■ **WHAT YOU SHOULD DO**: Identify all lines below that hold "lifts" and collect them.

--- MATERIAL PROVIDED ---

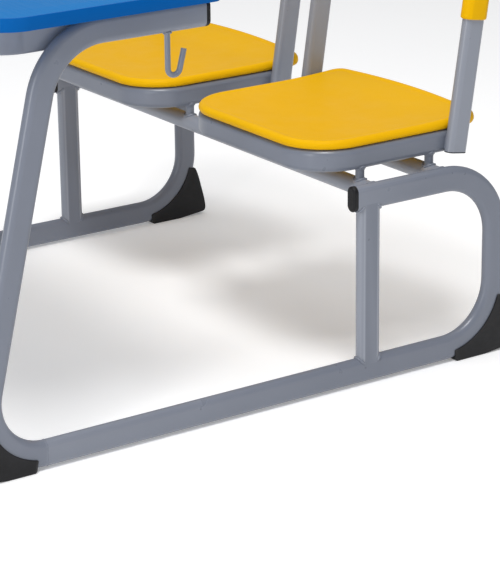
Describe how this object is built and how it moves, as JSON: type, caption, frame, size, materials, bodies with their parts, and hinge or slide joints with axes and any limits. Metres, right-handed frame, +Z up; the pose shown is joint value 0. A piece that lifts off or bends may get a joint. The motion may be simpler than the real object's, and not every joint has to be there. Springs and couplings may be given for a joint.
{
  "type": "school desk with attached seats",
  "caption": "School desk with a book tray and separate seats with backrests, joined by flat-oval tube side frames on plastic shoes.",
  "frame": {"origin": "on the floor under the middle of the unit's bounding box", "axes": "+Z up; +X along the desk, towards the sitters' left hand; +Y from the desk to the seats, so the sitters face -Y"},
  "size_m": [1.1, 1.12, 0.8482],
  "materials": {
    "frame_paint": "grey satin powder coat",
    "seat_plastic": "yellow moulded plastic, semi-gloss",
    "desktop_laminate": "board with light blue satin laminate",
    "edge_plastic": "darker blue edge band",
    "black_plastic": "black moulded plastic",
    "fastener_steel": "zinc plated"
  },
  "bodies": {
    "root": {"backrest_left": "seat_plastic", "backrest_right": "seat_plastic", "backrest_screws_left": "fastener_steel", "backrest_screws_right": "fastener_steel", "bag_hook_left": "frame_paint", "bag_hook_right": "frame_paint", "book_tray": "frame_paint", "desk_frame_left": "frame_paint", "desk_frame_right": "frame_paint", "desk_rail_cap_left": "black_plastic", "desk_rail_cap_right": "black_plastic", "desktop_board": "desktop_laminate", "desktop_edge_band": "edge_plastic", "desktop_screws": "fastener_steel", "foot_stretcher": "frame_paint", "front_leg_left": "frame_paint", "front_leg_right": "frame_paint", "front_seat_beam": "frame_paint", "front_shoe_left": "black_plastic", "front_shoe_right": "black_plastic", "left_seat_post_left": "frame_paint", "left_seat_post_right": "frame_paint", "post_plugs": "black_plastic", "rear_seat_beam": "frame_paint", "rear_shoe_left": "black_plastic", "rear_shoe_right": "black_plastic", "right_seat_post_left": "frame_paint", "right_seat_post_right": "frame_paint", "seat_frame_left": "frame_paint", "seat_frame_right": "frame_paint", "seat_rail_cap_left": "black_plastic", "seat_rail_cap_right": "black_plastic", "seat_ring_left": "frame_paint", "seat_ring_right": "frame_paint", "seat_screws_left": "fastener_steel", "seat_screws_right": "fastener_steel", "seat_shell_left": "seat_plastic", "seat_shell_right": "seat_plastic", "seat_standoffs_left": "frame_paint", "seat_standoffs_right": "frame_paint", "seat_tabs_left": "frame_paint", "seat_tabs_right": "frame_paint", "tray_bolts_left": "fastener_steel", "tray_bolts_right": "fastener_steel"}
  },
  "joints": []
}
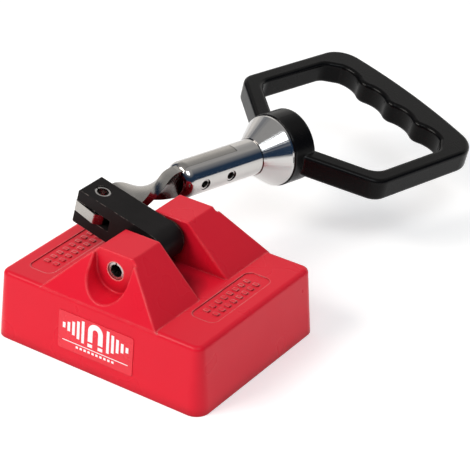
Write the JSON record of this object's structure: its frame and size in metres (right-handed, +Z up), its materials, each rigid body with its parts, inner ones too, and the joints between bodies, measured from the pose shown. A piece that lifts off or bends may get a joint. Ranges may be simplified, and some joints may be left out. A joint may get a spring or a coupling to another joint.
{
  "type": "hand lifting magnet",
  "caption": "red block-shaped permanent hand magnet with a forked black lever between two lugs, a twisted strap and a chrome shank ending in a black D-shaped finger-grip handle",
  "frame": {"origin": "centre of the pole face, the flat underside that holds the load", "axes": "+X runs along the front face with the label, towards the side away from the parked lever; +Y points back, the way the parked handle points; +Z is up, out of the top of the housing, and -Z is the way the pole face looks"},
  "size_m": [0.1229, 0.2651, 0.0691],
  "materials": {
    "red_paint": "gloss",
    "black_oxide": "satin",
    "pin_steel": "satin",
    "pole_steel": "ground",
    "screw_steel": "satin",
    "ferrite": "matte",
    "resin": "matte",
    "brass_spacer": "satin",
    "bright_chrome": "polished",
    "plated_strap": "polished",
    "handle_black": "gloss",
    "label_film": "printed",
    "label_white": "printed"
  },
  "bodies": {
    "housing": {"housing": "red_paint", "front_label": "label_film", "backing_plate": "pole_steel", "pole_bar_front": "pole_steel", "pole_bar_middle": "pole_steel", "pole_bar_rear": "pole_steel", "pole_screws": "screw_steel", "magnet_front_left": "ferrite", "magnet_front_right": "ferrite", "magnet_rear_left": "ferrite", "magnet_rear_right": "ferrite", "resin_front": "resin", "resin_rear": "resin", "pivot_pin": "pin_steel", "pivot_spacer_front": "brass_spacer", "pivot_spacer_rear": "brass_spacer"},
    "lever": {"lever": "black_oxide", "fork_pin": "pin_steel"},
    "carrier": {"strap": "plated_strap", "shank": "bright_chrome", "cross_pins": "pin_steel", "ferrule": "bright_chrome", "handle": "handle_black", "handle_washer": "screw_steel", "handle_bolt": "screw_steel"}
  },
  "joints": [
    {"name": "lever_pivot", "type": "hinge", "parent": "housing", "child": "lever", "pos_m": [0, 0, 0.0482], "axis": [0, 1, 0], "range_deg": [0, 152.7]},
    {"name": "strap_pivot", "type": "hinge", "parent": "lever", "child": "carrier", "pos_m": [-0.03401, 0, 0.05646], "axis": [0.236, 0, 0.9718], "range_deg": [0, 206.8]}
  ]
}
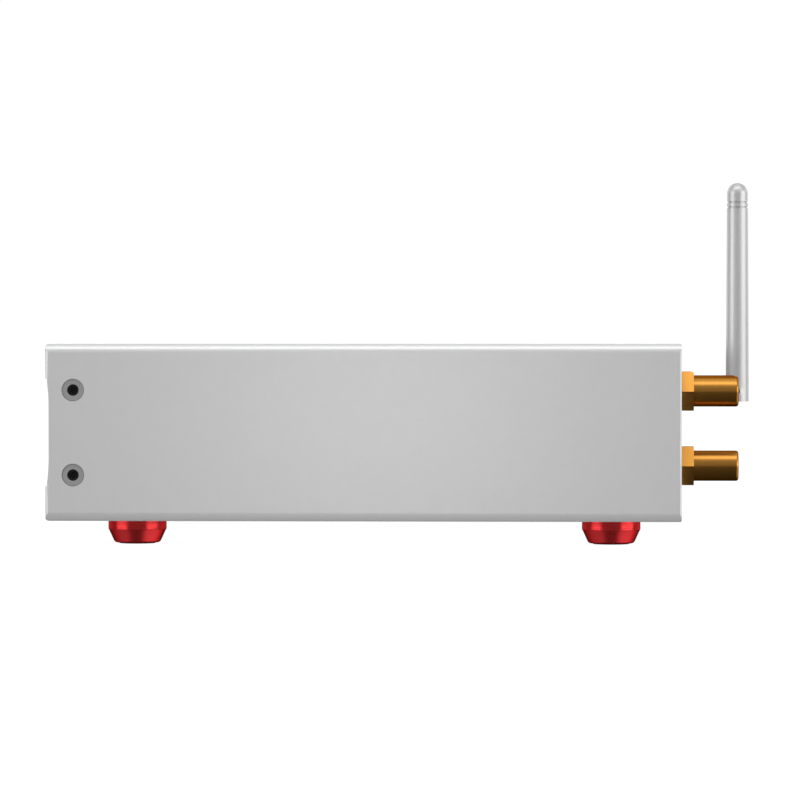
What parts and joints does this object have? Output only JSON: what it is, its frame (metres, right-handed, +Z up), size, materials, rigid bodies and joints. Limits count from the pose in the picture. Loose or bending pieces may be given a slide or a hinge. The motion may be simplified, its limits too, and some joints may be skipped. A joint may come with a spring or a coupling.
{
  "type": "digital-to-analog converter",
  "caption": "Desktop digital-to-analog converter in a silver aluminium case on red feet, with gold phono sockets and a folding antenna.",
  "frame": {"origin": "on the table, under the middle of the part's own box with its antenna upright", "axes": "+Z up, -Y towards the front panel, +Y towards the rear sockets, +X to the right seen from the front"},
  "size_m": [0.21, 0.1936, 0.1024],
  "materials": {
    "case_aluminium": "fine bead blast, clear anodised",
    "panel_aluminium": "fine bead blast, clear anodised",
    "button_aluminium": "spun face, clear anodised",
    "red_anodised": "turned, red anodised, glossy",
    "rubber_black": "matt",
    "screw_steel": "dark zinc",
    "gold": "gold plated, satin",
    "steel": "nickel plated",
    "window": "smoked",
    "display_glass": "display face",
    "board_green": "solder resist",
    "part_black": "moulded",
    "white_plastic": "moulded",
    "red_plastic": "moulded",
    "black_plastic": "moulded",
    "light_pipe": "clear",
    "antenna_plastic": "painted silver",
    "capacitor": "sleeve",
    "winding_tape": "polyester tape",
    "heat_sink_black": "black anodised",
    "lead_brown": "insulation",
    "lead_white": "insulation",
    "ceramic_white": "fuse tube"
  },
  "bodies": {
    "case": {"sleeve": "case_aluminium", "front_panel": "panel_aluminium", "rear_panel": "panel_aluminium", "front_panel_screws": "screw_steel", "rear_panel_screws": "screw_steel", "foot_front_left": "red_anodised", "foot_front_right": "red_anodised", "foot_rear_left": "red_anodised", "foot_rear_right": "red_anodised", "foot_pads": "rubber_black", "foot_screws": "screw_steel", "display_window": "window", "display_module": "display_glass", "display_board": "board_green", "display_board_screws": "screw_steel", "push_switches": "part_black", "status_light_pipe": "light_pipe", "infrared_receiver": "part_black", "output_left_socket": "gold", "output_right_socket": "gold", "coaxial_socket": "gold", "phono_insulators": "white_plastic", "phono_contacts": "gold", "washer_white": "white_plastic", "washer_red": "red_plastic", "washer_black": "black_plastic", "phono_lock_nuts": "gold", "antenna_socket": "gold", "antenna_coupling_nut": "gold", "usb_shell": "steel", "usb_tongue": "white_plastic", "optical_housing": "black_plastic", "mains_inlet": "black_plastic", "mains_pins": "steel", "switch_housing": "black_plastic", "main_board": "board_green", "board_pillars": "gold", "board_screws": "screw_steel", "transformer": "winding_tape", "transformer_clamp": "steel", "transformer_pads": "rubber_black", "reservoir_capacitors": "capacitor", "heat_sink": "heat_sink_black", "board_components": "part_black", "mains_leads": "lead_brown", "signal_leads": "lead_white", "display_ribbon": "lead_white"},
    "power_button": {"power_button": "button_aluminium"},
    "source_button": {"source_button": "button_aluminium"},
    "filter_button": {"filter_button": "button_aluminium"},
    "menu_button": {"menu_button": "button_aluminium"},
    "rocker": {"switch_rocker": "black_plastic"},
    "drawer": {"fuse_drawer": "black_plastic", "fuse": "ceramic_white"},
    "flap": {"optical_flap": "black_plastic"},
    "elbow": {"antenna_elbow": "gold"},
    "antenna": {"antenna_sheath": "antenna_plastic", "antenna_cap": "antenna_plastic", "antenna_hinge_pin": "steel", "antenna_radiator": "gold"}
  },
  "joints": [
    {"name": "power_button_press", "type": "slide", "parent": "case", "child": "power_button", "axis": [0, 1, 0], "range_m": [0, 0.0005], "stiffness_N_per_m": 1500},
    {"name": "source_button_press", "type": "slide", "parent": "case", "child": "source_button", "axis": [0, 1, 0], "range_m": [0, 0.0005], "stiffness_N_per_m": 1500},
    {"name": "filter_button_press", "type": "slide", "parent": "case", "child": "filter_button", "axis": [0, 1, 0], "range_m": [0, 0.0005], "stiffness_N_per_m": 1500},
    {"name": "menu_button_press", "type": "slide", "parent": "case", "child": "menu_button", "axis": [0, 1, 0], "range_m": [0, 0.0005], "stiffness_N_per_m": 1500},
    {"name": "rocker_tilt", "type": "hinge", "parent": "case", "child": "rocker", "pos_m": [-0.038, 0.06863, 0.0307], "axis": [-1, 0, 0], "range_deg": [0, 18]},
    {"name": "fuse_drawer_slide", "type": "slide", "parent": "case", "child": "drawer", "axis": [0, 1, 0], "range_m": [0, 0.02]},
    {"name": "optical_flap_swing", "type": "hinge", "parent": "case", "child": "flap", "pos_m": [0.046, 0.07182, 0.02505], "axis": [-1, 0, 0], "range_deg": [0, 82], "stiffness_Nm_per_rad": 0.0002},
    {"name": "antenna_swivel", "type": "hinge", "parent": "case", "child": "elbow", "pos_m": [-0.022, 0.08833, 0.0407], "axis": [0, 1, 0], "range_deg": [-90, 90]},
    {"name": "antenna_tilt", "type": "hinge", "parent": "elbow", "child": "antenna", "pos_m": [-0.022, 0.09333, 0.0407], "axis": [-1, 0, 0], "range_deg": [0, 90]}
  ]
}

---

■ **FINAL ANSWER**:
Describe how this object is built and how it moves, as JSON: type, caption, frame, size, materials, bodies with their parts, and hinge or slide joints with axes and any limits. Metres, right-handed frame, +Z up; the pose shown is joint value 0. A piece that lifts off or bends may get a joint. The motion may be simpler than the real object's, and not every joint has to be there. Springs and couplings may be given for a joint.
Write the JSON record of this object's structure: its frame and size in metres (right-handed, +Z up), its materials, each rigid body with its parts, inner ones too, and the joints between bodies, measured from the pose shown. A piece that lifts off or bends may get a joint. Ranges may be simplified, and some joints may be left out. A joint may get a spring or a coupling to another joint.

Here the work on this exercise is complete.